Energy-Efficient Two-level Instruction Cache Design for an Ultra-Low-Power Multi-core Cluster
Chen Jie1, Igor Loi2, Luca Benini3,a and Davide Rossi3,b
1DEI University of Bologna Grenoble, France
jie.chen@greenwaves-technologies.com
2Research and Development GreenWaves Technologies Grenoble, France
igor.loi@greenwaves-technologies.com
3DEI University of Bologna Bologna, Italy
aluca.benini@unibo.it
bdavide.rossi@unibo.it
ABSTRACT
High Energy efficiency and high performance are the key regiments for Internet of Things (IoT) edge devices. Exploiting cluster of multiple programmable processors has recently emerged as a suitable solution to address this challenge.
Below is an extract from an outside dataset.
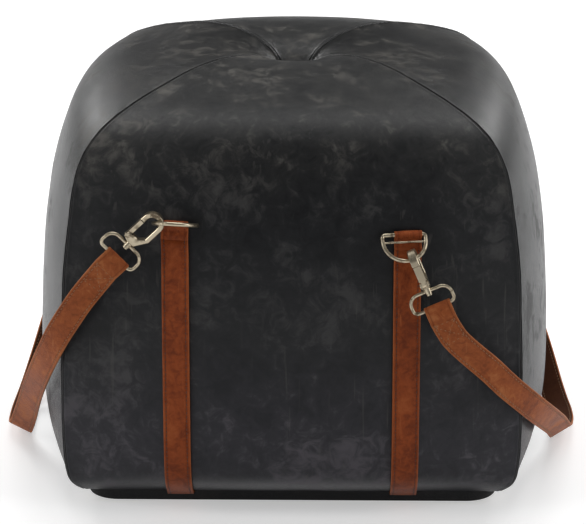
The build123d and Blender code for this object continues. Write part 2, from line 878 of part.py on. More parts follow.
def carry_leg(frame, quarter, offset, shares):
    end, start = strap_end(frame, quarter, offset)
    origin = Plane(start)
    along = tuple(origin.x_dir)
    across = tuple(origin.y_dir)
    size = (form_half_width, form_half_width, form_height, 1, 1, 1)
    route = [tuple(a * b for a, b in zip(row, size)) for row in shares]
    if sum(a * b for a, b in zip(across, route[0][3:])) < 0:
        across = negative(across)
    rows = [tuple(origin.origin) + across] + route
    for blend in range(route_blends):
        rows = smoothed(rows)
    directions = runs([row[:3] for row in rows])
    directions[0] = along
    directions[-1] = (0, 1, 0)
    sections = [
        strap_section(row[:3], row[3:], way, strap_width, strap_thickness)
        for row, way in zip(rows, directions)
    ]
    return end + ruled(sections)


def carry_strap(frame, quarter, offset, shares):
    leg = carry_leg(frame, quarter, offset, shares)
    return leg + mirrored_back(leg)


# Writing the pieces
def write(name, shape):
    export_step(shape, os.path.join("parts", name + ".step"))


def write_pair(name, shape):
    write("front_" + name, shape)
    write("back_" + name, mirrored_back(shape))


def write_body():
    gore = leather_gore()
    bead = seam_bead()
    pad = side_pad()
    bottom_rail = rail(base_thickness, bottom_rail_height)
    top_rail = rail(deck_top_height - deck_thickness - top_rail_height, top_rail_height)
    for quarter, side in enumerate(("front", "right", "back", "left")):
        write("leather_gore_" + side, turned(gore, quarter))
        write("side_pad_" + side, turned(pad, quarter))
        write("bottom_rail_" + side, turned(bottom_rail, quarter))
        write("top_rail_" + side, turned(top_rail, quarter))
    corners = ("front_left", "front_right", "back_right", "back_left")
    for quarter, corner in enumerate(corners):
        write("seam_bead_" + corner, turned(bead, quarter))
    for name, sx, sy in (("front_left", -1, -1), ("front_right", 1, -1),
                         ("back_right", 1, 1), ("back_left", -1, 1)):
        write("corner_post_" + name, corner_post(sx, sy))
    write("base_board", base_board())
    write("base_wrap", base_wrap())
    write("deck_board", deck_board())
    write("frame_screws", frame_screws())
    write("seat_foam", seat_foam())
    write("tuft_button", tuft_button())
    write("tuft_washer", tuft_washer())
    write("tuft_twine", tuft_twine())


def write_side(name, side, bar_height, ring, frame, quarter, offset, shares):
    write("sling_strap_" + name, sling_strap(side, bar_height))
    write_pair("d_ring_" + name, ring.location * d_ring())
    write_pair("hook_body_" + name, frame.location * hook_body())
    write_pair("hook_gate_" + name, frame.location * hook_gate())
    write_pair("gate_rivet_" + name, frame.location * gate_rivet())
    write_pair("swivel_loop_" + name, on_swivel(frame, quarter) * swivel_loop())
    write("carry_strap_" + name, carry_strap(frame, quarter, offset, shares))


def main():
    os.makedirs("parts", exist_ok=True)
    write_body()
    write_side("left", -1, left_bar_height, left_ring_frame(), left_hook_frame(), 0,
               left_strap_offset, left_route_shares)
    write_side("right", 1, right_bar_height, right_ring_frame(), right_hook_frame(), 1,
               right_strap_offset, right_route_shares)


main()
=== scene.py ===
# %% [markdown]
# # A leather pouf with clip-on carry straps
#
# The pouf is a square upholstered seat. Four charcoal leather gores, each one side and
# its quarter of the top, are sewn into a cover and pulled down by a button in the
# middle. Two tan sling straps run under it to D-rings, and two tan carry straps are
# clipped to the rings. This lesson dresses a measured model of it. Wood, base, metal
# and twine come from that model. Leather, straps, thread and foam are built here.

# %% Loading the measured frame
import bpy
import json
import math
import numpy as np
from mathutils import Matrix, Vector, noise


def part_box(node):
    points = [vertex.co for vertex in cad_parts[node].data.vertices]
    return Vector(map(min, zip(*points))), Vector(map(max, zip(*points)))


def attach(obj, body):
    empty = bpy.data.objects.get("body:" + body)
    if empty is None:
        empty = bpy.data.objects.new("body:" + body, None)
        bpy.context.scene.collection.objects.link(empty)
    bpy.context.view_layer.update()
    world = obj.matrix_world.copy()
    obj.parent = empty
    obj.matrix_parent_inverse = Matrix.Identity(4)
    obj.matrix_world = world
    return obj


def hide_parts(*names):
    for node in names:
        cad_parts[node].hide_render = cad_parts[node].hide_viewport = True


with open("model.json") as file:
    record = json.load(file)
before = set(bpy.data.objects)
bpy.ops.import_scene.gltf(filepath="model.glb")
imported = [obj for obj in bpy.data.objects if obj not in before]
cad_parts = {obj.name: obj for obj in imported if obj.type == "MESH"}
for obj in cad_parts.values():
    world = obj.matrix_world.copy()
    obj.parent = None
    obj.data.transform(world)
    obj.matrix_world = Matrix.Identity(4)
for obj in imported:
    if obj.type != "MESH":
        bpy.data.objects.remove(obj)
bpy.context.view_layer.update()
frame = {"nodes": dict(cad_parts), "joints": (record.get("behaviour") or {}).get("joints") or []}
nodes = frame["nodes"]
scene = bpy.context.scene
print("pieces in the frame:", len(nodes))

# %% [markdown]
# ## Helpers for sewn surfaces
#
# Leather is a sheet, so most pieces here are grids of points: rows along the piece and
# columns across it. Subdividing a rough cage would round everything the same way.
# Points worked out from the sewing itself put detail only where the hand put it. Sizes
# of these pieces are in millimetres, as a maker would cut them, until they are built.

# %% Points, grids and objects
MM = 0.001


def unit(v):
    v = np.asarray(v, float)
    return v / np.maximum(np.linalg.norm(v, axis=-1, keepdims=True), 1e-12)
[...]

However, one of the main power bottlenecks for multi-core architectures is the instruction cache memory. We propose a two-level structure based on Standard Cell Memories (SCMs) which combines a private instruction cache (L1) per-core and a low-latency (only one cycle latency) shared instruction cache (L1,5). We present a detailed comparison of performance and energy efficiency for different instruction cache architectures. Our system-level analysis shows that the proposed design improves upon both state-of-the art private and shared cache architectures and balances well performance with energy-efficacy. On average, when executing a set of real-life IoT applications, our multi-level cache improves performance and energy efficiency both by 10% with respect to the private instruction cache system, and improves energy efficiency by 15% and 7% with a performance loss of only 2% with respect to the shared instruction cache. Besides, relaxed timing makes two-level instruction cache an attractive choice for aggressive implementation, with more slack for convergence in physical design.
Keywords: Instruction Cache, Parallel Architecture, Energy Efficiency, Relaxed-Timing.